Assez sobre au niveau de l'horreur graphique, le film devient brutalement gorissime dans sa dernière bobine, où Faith CLIFT, chirurgienne de son état, arrache le cœur du nazi à grands coups de bistouri pour le mettre à cuire au micro-ondes (c'est le premier -- et le seul, à ma connaissance -- exorcisme à cœur ouvert de l'histoire du cinéma) !
L'élément queer est à chercher dans le personnage du dandy S.S. adepte du disco incarné par Robert BRISTOL, dont les succès féminins ne constituent pas l'aspect le plus crédible du scénario : le charmant garçon présente en effet toutes les caractéristiques de la tantouze wildienne, et restera dans les mémoires comme le nazillon le plus choupinet de l'écran depuis Helmut BERGER.

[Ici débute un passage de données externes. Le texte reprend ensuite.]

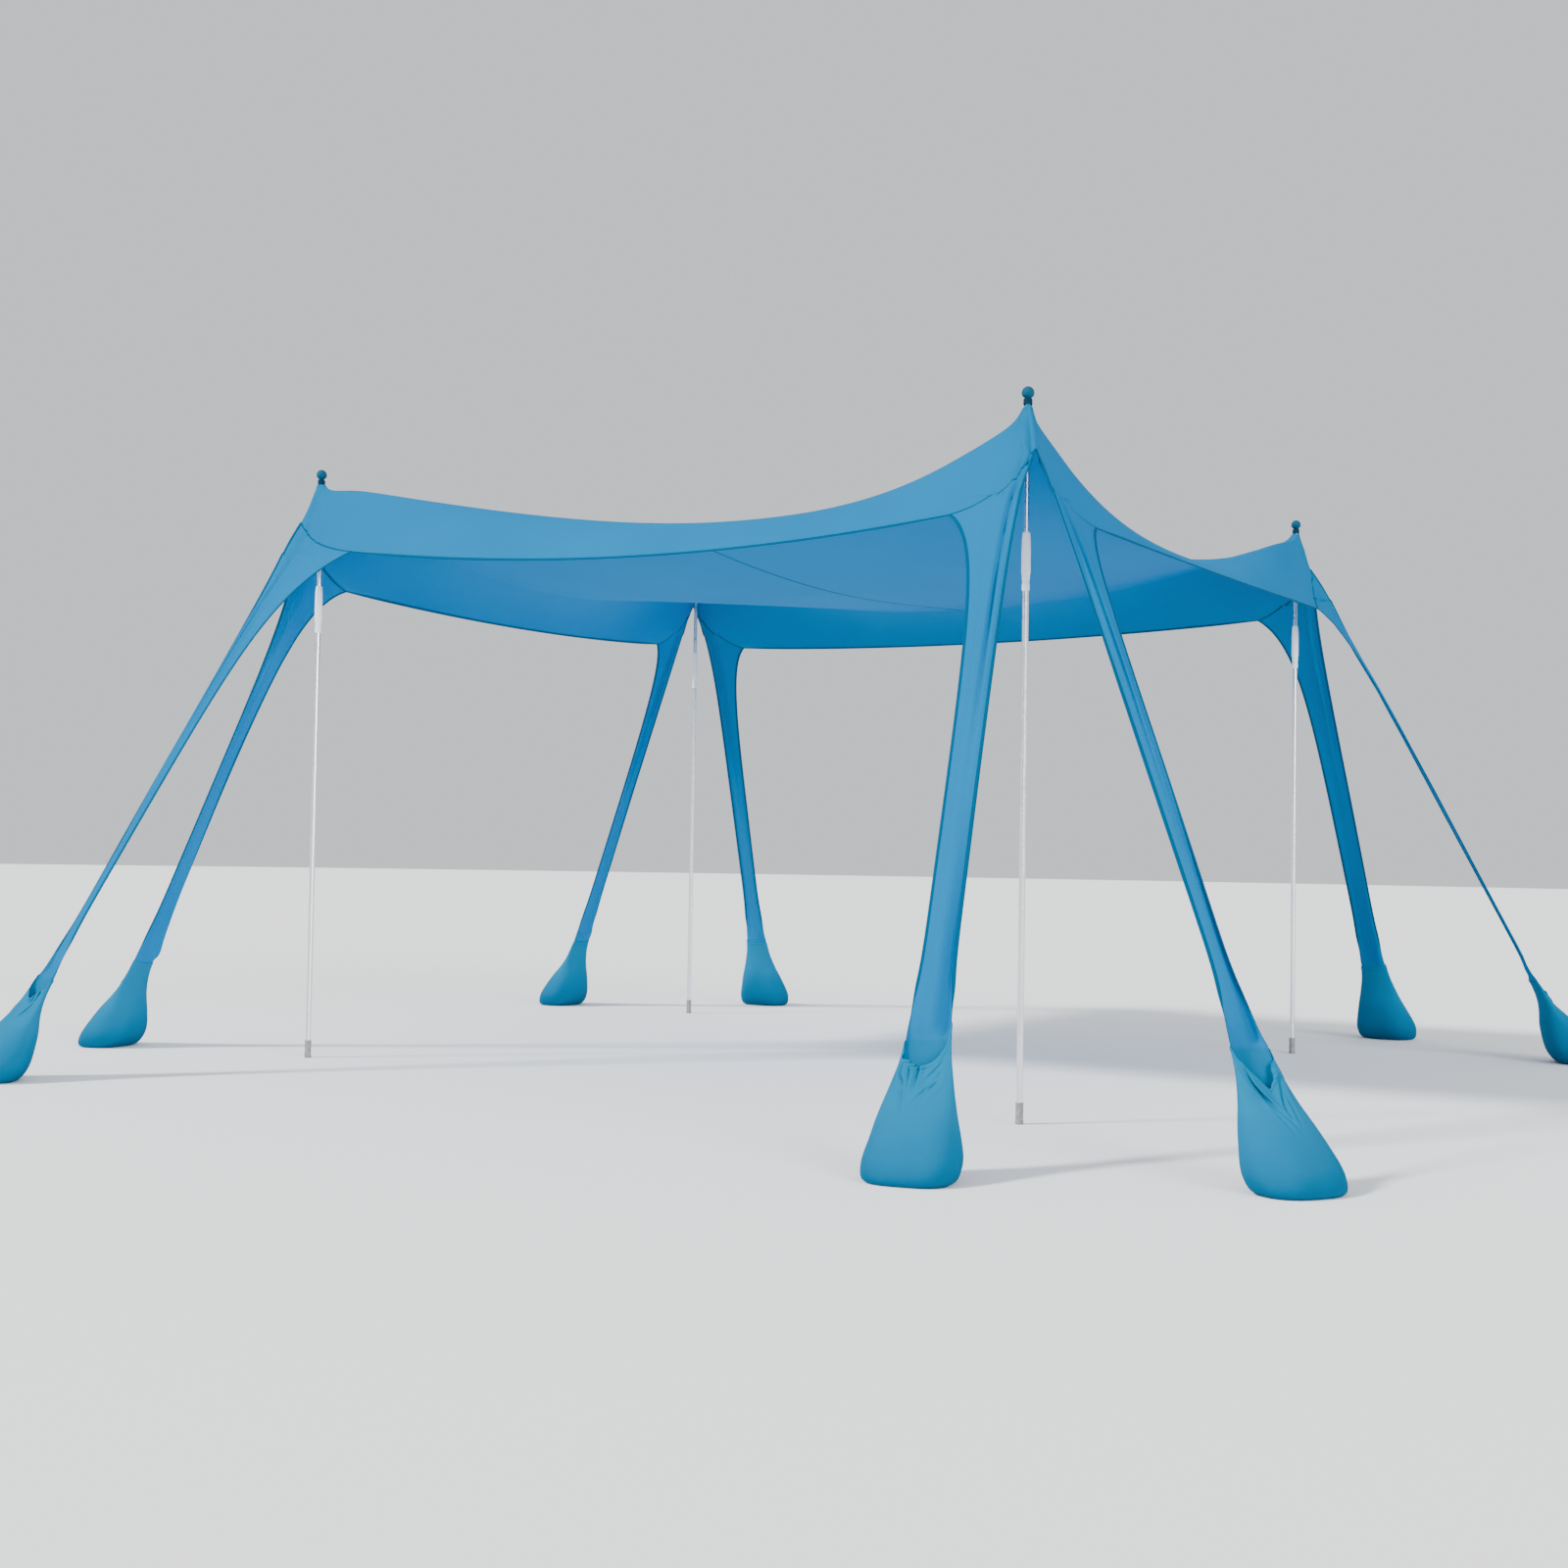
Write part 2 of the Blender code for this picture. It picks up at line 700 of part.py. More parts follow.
def centre_on_floor(floor_centre):
    """Move the whole shelter so that the middle of its footprint is the origin."""
    bpy.context.view_layer.update()
    low = Vector((math.inf, math.inf))
    high = Vector((-math.inf, -math.inf))
    for obj in bpy.data.objects:
        if obj.type != "MESH":
            continue
        for vertex in obj.data.vertices:
            place = obj.matrix_world @ vertex.co
            for axis in (0, 1):
                low[axis] = min(low[axis], place[axis])
                high[axis] = max(high[axis], place[axis])
    floor_centre.location = (-(low.x + high.x) / 2, -(low.y + high.y) / 2, 0.0)


def main():
    clear_scene()
    floor_centre = bpy.data.objects.new("shelter_floor_centre", None)
    bpy.context.scene.collection.objects.link(floor_centre)
    build_canopy(floor_centre)
    for corner, side in POCKETS:
        build_sandbag(corner, side, floor_centre)
    build_poles(floor_centre)
    centre_on_floor(floor_centre)


main()
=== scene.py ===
import math
import random

import bmesh
import bpy
import numpy as np
from mathutils import Matrix, Vector


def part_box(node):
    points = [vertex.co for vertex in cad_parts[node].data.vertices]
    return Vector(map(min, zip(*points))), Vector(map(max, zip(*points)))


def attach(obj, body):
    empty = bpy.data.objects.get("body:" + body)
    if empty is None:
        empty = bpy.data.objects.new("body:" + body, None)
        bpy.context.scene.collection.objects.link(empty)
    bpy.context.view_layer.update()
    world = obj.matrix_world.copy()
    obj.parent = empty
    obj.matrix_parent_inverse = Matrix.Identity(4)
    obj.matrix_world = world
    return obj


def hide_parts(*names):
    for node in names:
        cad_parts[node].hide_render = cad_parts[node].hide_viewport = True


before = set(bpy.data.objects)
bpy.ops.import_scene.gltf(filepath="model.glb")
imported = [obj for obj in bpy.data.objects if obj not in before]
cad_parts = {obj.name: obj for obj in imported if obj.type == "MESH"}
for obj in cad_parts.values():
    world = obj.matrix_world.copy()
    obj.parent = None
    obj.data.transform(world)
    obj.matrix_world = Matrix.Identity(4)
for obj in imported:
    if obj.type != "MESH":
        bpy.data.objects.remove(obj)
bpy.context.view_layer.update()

UP = Vector((0.0, 0.0, 1.0))

CORNERS = {
    "front_right": (1, -1),
    "front_left": (-1, -1),
    "rear_left": (-1, 1),
    "rear_right": (1, 1),
}
SIDES = {
    "front": ("front_left", "front_right", Vector((0, -1, 0))),
    "right": ("front_right", "rear_right", Vector((1, 0, 0))),
    "rear": ("rear_left", "rear_right", Vector((0, 1, 0))),
    "left": ("front_left", "rear_left", Vector((-1, 0, 0))),
}

# Ridges and roof
PEAK_Z = 2.185
RIDGE_SAG = 0.264
RIDGE_SAG_POWER = 2.2
RIDGE_BOW = 0.10
RIDGE_LOW = {"front": 0.66, "right": 0.46, "rear": 0.50, "left": 0.50}
ROOF_CENTRE_Z = 1.860
# Each peak is a steep cone: how far it is drawn down, how fast it starts, how far it reaches
PEAK_CUSP = 0.022
CUSP_START = 0.02
PEAK_CUSP_REACH = 0.13
CUSP_ABOVE_Z = 1.9

# Free edges of the valances
HEM_CORNER_OUT = 0.150
# Where each leg takes over the hem: distance along the side from its pole, and height
HEM_CORNERS = {
    ("front_right", "front"): (0.185, 1.837),
    ("front_right", "right"): (0.190, 1.822),
    ("front_left", "front"): (0.305, 1.885),
    ("front_left", "left"): (0.310, 1.819),
    ("rear_left", "left"): (0.117, 1.830),
    ("rear_left", "rear"): (0.187, 1.823),
    ("rear_right", "rear"): (0.207, 1.842),
    ("rear_right", "right"): (0.176, 1.836),
}
HEM_MIDDLE_OUT = 0.115
HEM_MIDDLE_Z = {"front": 1.793, "right": 1.838, "rear": 1.791, "left": 1.785}
VALANCE_BULGE = 0.014

# Where two legs part below a peak, and the curved seams that join them to the valances
NOTCH_OUT = 0.050
NOTCH_Z = 2.050
SEAM_SAG_OUT = 0.085
# Shares of the hem corner's distance and drop that the seam's middle has reached
SEAM_SAG_ALONG = 0.20
SEAM_SAG_DROP = 0.80
# Cloth nearer to a pole than this, and above this height, is kept outside the pole's top
GATHER_REACH = 1.0
GATHER_ABOVE_Z = 1.5
PEAK_RING_RADIUS = 0.0112
PEAK_LIP_RADIUS = 0.0165
PEAK_LIP_DROP = 0.020

# Legs: a crowned strip with one pleat above, whose lower part folds back to a wedge.
# A spread is the distance over which one shape fades into the next. Where the pleat ends
# and where the wedge starts and how it grows are shares of the leg's length.
LEG_START_Z = 1.950
LEG_CROWN = 0.006
LEG_CREASE_COUNT = 5
LEG_CREASE_HEIGHT = 0.0022
PLEAT_DEPTH = 0.015
PLEAT_TOP_PLACE = 0.80
PLEAT_TOP_SPREAD = 0.22
PLEAT_END = 0.42
PLEAT_END_SPREAD = 0.06
WEDGE_DEPTH = 0.030
WEDGE_START = 0.45
WEDGE_GROWTH = 0.45
CORNER_SPREAD = 0.150
HEM_EDGE_SPREAD = 0.080
SEAM_SPREAD = 0.035
BAG_SPREAD = 0.150
MOUTH_SPREAD = 0.070
INSIDE_SPREAD = 0.025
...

Le film peut être vu en intégralité (et V.O.) sur YouTube !

Robert BRISTOL, son fond de teint et ses gros sourcils.

2 commentaires:

YRREIHT a dit…

Ah, "NIGHT TRAIN TO TERROR" ME RENVOIT INMANQUABLEMENT A L'EPOQUE BENIE DE LA VHS QUE NOUS ALLIONS CHASSER AVEC DELICE TELS DES ARCHEOLOGUES DU BIS DANS LES VIDEO CLUBS A LA RECHERCHE DE LA PERLE RARE (OU DU JOYEUX NANAR)..

MERCI ENCORE DEAR BB POUR CES FAMEUX POSTS SI ABOUTIS...

JOYEUX HALLOWEEN

book to movie a dit…

Je découvre ce blog par pur hasard.... et franchement il me semble excellent!